Out of 7049004 games in the dataset, 62625 (0.89%) were removed because the end position did not have a clear winner.

Of the remaining games, 553821 (7.93%) had their result changed by computer evaluation. Of these,

312129 (56.36%) flipped black-to-white and 241692 (43.64%) flipped white-to-black;

41538 (7.50%) flipped from a counted board state,

269608 (48.68%) flipped from a timeout result, and

242675 (43.82%) flipped from resignation.

Is there a rank breakdown of these flipped records?

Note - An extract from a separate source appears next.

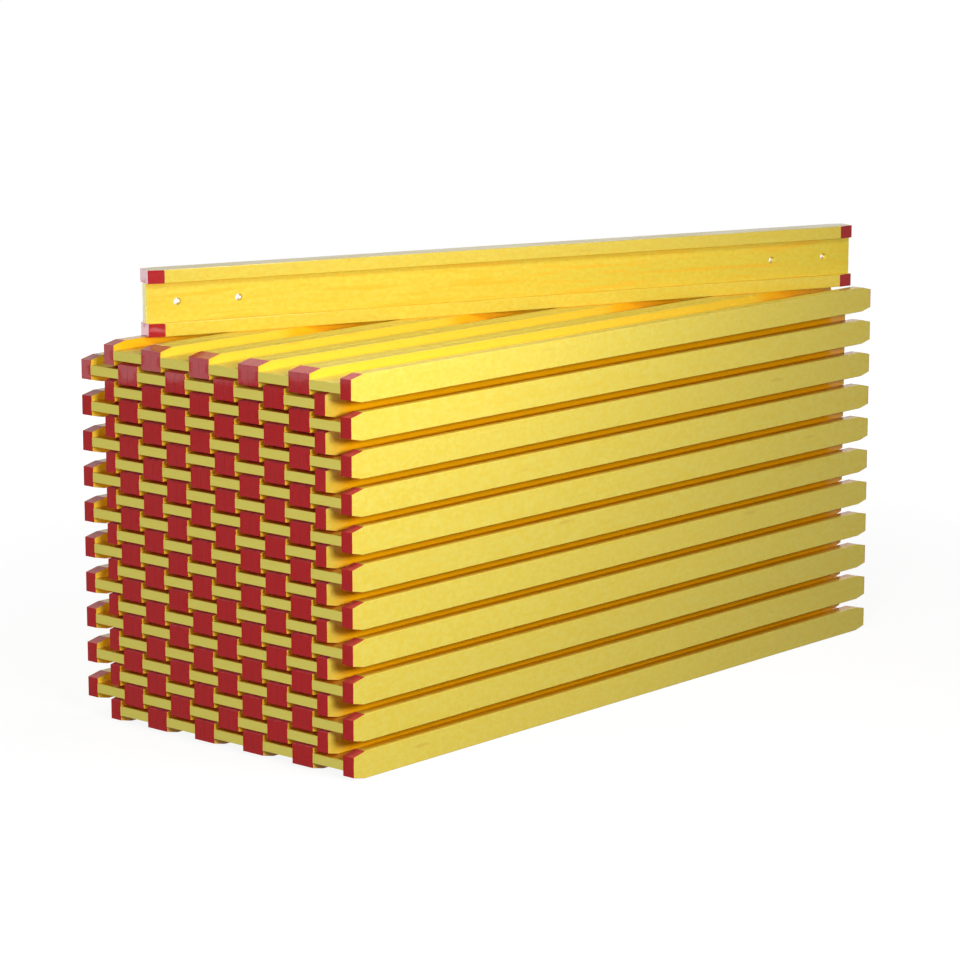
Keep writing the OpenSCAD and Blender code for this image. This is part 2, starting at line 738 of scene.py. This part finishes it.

I am still curious about linking moves to particular “results” and using them as ground truth for training. Remember my test earlier that cleans out the unnecessary exchange of failed ladder games, and the predicted ranks dropped from dan to high kyu. One simple fact is that everyone from 20k to 9p and AI can all play 3-3, 3-4, star points in those early exchanges, so they are effectively not moves that can be used to predict strength. And players from high ddk to low SDK can already memorize josekis, hence those simpler joseki would also not be predictable factors. Players at high SDK to low dan range would start to experiment with different openings and strange moves and their strange “uncategorized” moves would be indistinguishable from random moves at the very beginner levels. The combinational judgment of a player at high SDK to ddk level can cause misjudgment and push down their strength, it is a simple fact that will have an effect in the prediction (since you changed them in the ground truth). And there are indeed sandbaggers on OGS, so they also contribute to deflating the ranks.

It would be interesting to test using known sandbaggers’ games to test these effects. (there are lots of them on IGS, maybe I can collect some of them to make a test later)

Animiral · October 1, 2024, 7:06pm

Not yet, but there might be if I get around to it in the near future.

I am honestly not sure what you mean by that. Maybe you could give an example?